# start of Source data

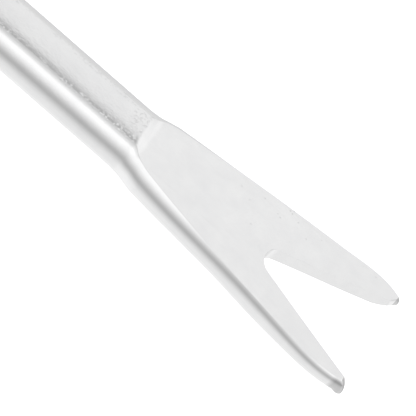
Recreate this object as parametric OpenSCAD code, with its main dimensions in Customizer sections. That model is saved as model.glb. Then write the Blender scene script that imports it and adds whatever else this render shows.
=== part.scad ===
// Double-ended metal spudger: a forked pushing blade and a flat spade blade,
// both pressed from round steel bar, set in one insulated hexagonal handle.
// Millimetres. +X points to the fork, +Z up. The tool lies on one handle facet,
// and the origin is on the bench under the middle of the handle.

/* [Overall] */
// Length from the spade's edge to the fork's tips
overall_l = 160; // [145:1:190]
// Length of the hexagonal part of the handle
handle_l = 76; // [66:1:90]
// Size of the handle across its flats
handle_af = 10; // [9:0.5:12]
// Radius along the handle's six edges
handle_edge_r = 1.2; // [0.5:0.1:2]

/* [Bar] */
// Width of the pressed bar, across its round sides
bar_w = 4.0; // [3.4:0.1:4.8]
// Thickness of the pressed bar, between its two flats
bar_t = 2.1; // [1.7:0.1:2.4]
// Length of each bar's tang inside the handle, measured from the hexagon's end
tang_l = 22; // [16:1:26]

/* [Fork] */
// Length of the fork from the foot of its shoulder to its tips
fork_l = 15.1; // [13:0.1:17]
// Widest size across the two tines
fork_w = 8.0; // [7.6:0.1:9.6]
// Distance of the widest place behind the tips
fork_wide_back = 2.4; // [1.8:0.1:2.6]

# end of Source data

(Task details) Give the data again, exactly as it stands.

(Task result)
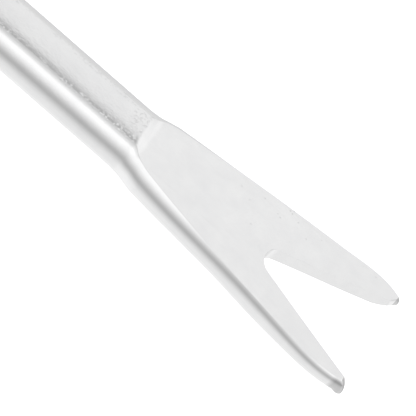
Recreate this object as parametric OpenSCAD code, with its main dimensions in Customizer sections. That model is saved as model.glb. Then write the Blender scene script that imports it and adds whatever else this render shows.
=== part.scad ===
// Double-ended metal spudger: a forked pushing blade and a flat spade blade,
// both pressed from round steel bar, set in one insulated hexagonal handle.
// Millimetres. +X points to the fork, +Z up. The tool lies on one handle facet,
// and the origin is on the bench under the middle of the handle.

/* [Overall] */
// Length from the spade's edge to the fork's tips
overall_l = 160; // [145:1:190]
// Length of the hexagonal part of the handle
handle_l = 76; // [66:1:90]
// Size of the handle across its flats
handle_af = 10; // [9:0.5:12]
// Radius along the handle's six edges
handle_edge_r = 1.2; // [0.5:0.1:2]

/* [Bar] */
// Width of the pressed bar, across its round sides
bar_w = 4.0; // [3.4:0.1:4.8]
// Thickness of the pressed bar, between its two flats
bar_t = 2.1; // [1.7:0.1:2.4]
// Length of each bar's tang inside the handle, measured from the hexagon's end
tang_l = 22; // [16:1:26]

/* [Fork] */
// Length of the fork from the foot of its shoulder to its tips
fork_l = 15.1; // [13:0.1:17]
// Widest size across the two tines
fork_w = 8.0; // [7.6:0.1:9.6]
// Distance of the widest place behind the tips
fork_wide_back = 2.4; // [1.8:0.1:2.6]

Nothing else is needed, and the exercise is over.